At least with the headlines focusing on the Libor issue for once we don’t have to talk about the single currency, but today the focus will be back on the eurozone as the ECB makes its interest rate decision, where the market is fully expecting a cut of the base rate by 25 basis points to 0.75%.
One of the main things that the ECB still has managed to preserve is a slightly higher interest rate giving it some room to be able to ease monetary policy when the time came, but the fact that they will have waited this long to ease their benchmark is very much a case of the horse has bolted. Such a move might help borrowers on the continent but will do little to ease the pain within the banking sector. The decisions taken at last week’s EU summit may have given indices a little bit of a boost however the underlying problems still persist and there are many political hurdles that still need to be overcome with some member states reluctant to give their full support to what was agreed. Polarisation is becoming more apparent and what was more evident than anything else was that the Merkozy days are well and truly over with relations between France and Germany becoming a little frostier.
Unfortunately, we can expect to be talking more about the euro as time goes on since it remains the dominant force behind the macro picture at the moment and the single currency itself remains a more volatile one than most.
But as US investors return to their desk with a hangover following Independence Day celebrations their markets look to be in relatively bullish mood. The Dow is not far off testing 13000 and tech stocks are seeing some good strength. All this when even their own economy is looking decidedly like its taking a turn for the worse, but what many investors are gambling on is the prospect of further stimulus from the Federal Reserve. What we’ve seen in the past few years is that central bankers simply can’t resist pulling the trigger when things start looking bad. Maybe not for a few months as any move now by the Fed ahead of the elections in November could be seen as being partisan, but certainly when the new or the incumbent is voted in then, with the way the US economy is going, there’s an increasing chance that there’ll be something shortly after then.
The BOE on the other hand is set to get the printing presses going again today as the UK economy looks like it could very well remain in recession for the third quarter in a row. Whilst it’s not as deep as the recession we saw in 2008 and 2009 it’s still a recession and things are tough for consumers and businesses. There are doubts however that more QE today will actually boost demand enough for us to avoid negative growth in Q2.
Yesterday’s session of thin volume saw the FTSE 100 drop a mere 3 points to 5684 and this morning we’re seeing a very small move to the upside. Trading at 5690 at the time of writing those near term resistance levels at 5715 and 5760 remain the targets for the bulls.

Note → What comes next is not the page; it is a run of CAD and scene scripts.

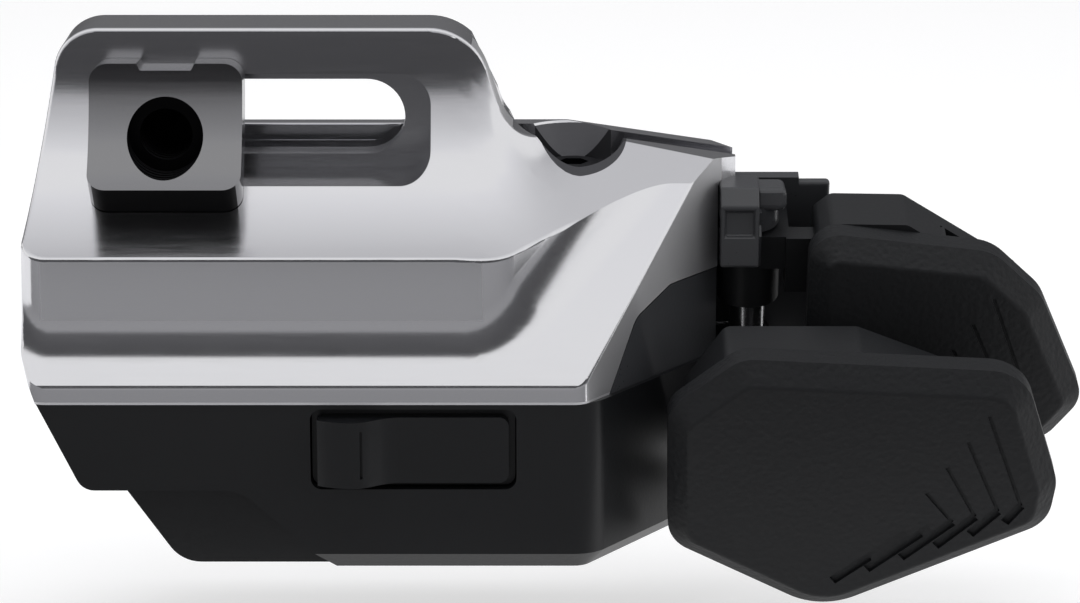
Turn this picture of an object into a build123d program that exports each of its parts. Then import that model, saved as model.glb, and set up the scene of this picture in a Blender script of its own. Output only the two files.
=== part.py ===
"""Wireless electronic gear shifter for a flat handlebar, right hand.

X runs along the handlebar towards the paddles, Y away from the rider and Z up,
in millimetres. The origin is the mouth of the threaded fixing hole, on the axis
of the bolt that holds the shifter.
"""

from build123d import *
from math import asin, atan2, cos, degrees, radians, sin, tan
import os

os.makedirs("parts", exist_ok=True)


def save(builder, name):
    """Label a finished piece and write it to its own file."""
    builder.part.label = name
    export_step(builder.part, f"parts/{name}.step")


# Fits shared by all pieces
fit = 0.1
run_clear = 0.05
screw_fit = 0.05

# Concave saddle for the handlebar
saddle_y = -12.73
saddle_z = 6.26
saddle_r = 16.3
crease_angle = 66.4

# Fixing nut, which slides along the saddle
nut_thick = 3.0
slide_clear = 0.1
nut_half_w = 6.1
nut_top_angle = 2.8
nut_low_angle = 48.3
nut_corner_r = 1.5
nut_notch_w = 5.3
nut_notch_depth = 0.55
key_half_l = 5.2
key_half_h = 4.1
stem_r = 2.95
stem_end_y = 11.4
thread_r = 2.1
thread_depth = 7.0
sink_r = 3.0
retainer_r = 4.2
retainer_thick = 0.8
clip_thick = 0.4
clip_groove = 0.4
clip_rim = 0.7
clip_mouth = 1.6

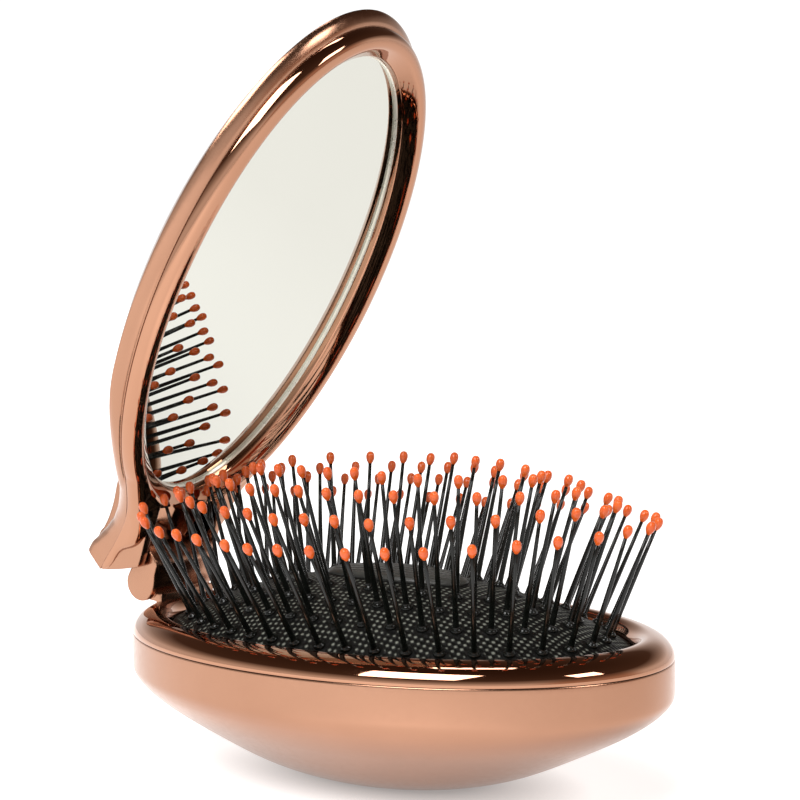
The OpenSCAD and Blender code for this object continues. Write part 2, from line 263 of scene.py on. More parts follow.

EUR/USD suffered a bout of risk aversion yesterday which didn’t drag equities down with it, but the prospect of a drop in the base rate today allowed the sellers to come in and push the euro 77 pips lower to 1.2526. This morning we see the single currency a little lower again at 1.2515.
Gold prices paused for a breather yesterday as investors waited on the sideline ahead of crucially important meetings by central bankers in the UK, Europe and the US in the next two days. It was a slight decline of $2.07 to $1614.80 with the anaemic daily range indicative of the quietness in gold trading.
Some mild profit taking after the last few days’ rally sent the WTI crude prices 69 cents down yesterday to $87.06. Energy investors will be looking at the ECB and BOE meetings today, hoping for additional stimulus measures which in turn should kick start increased demand for oil. Since global coordination was mentioned a few times, it could be an indication the Fed will follow suit tomorrow, but as mentioned that’s unlikely at this time.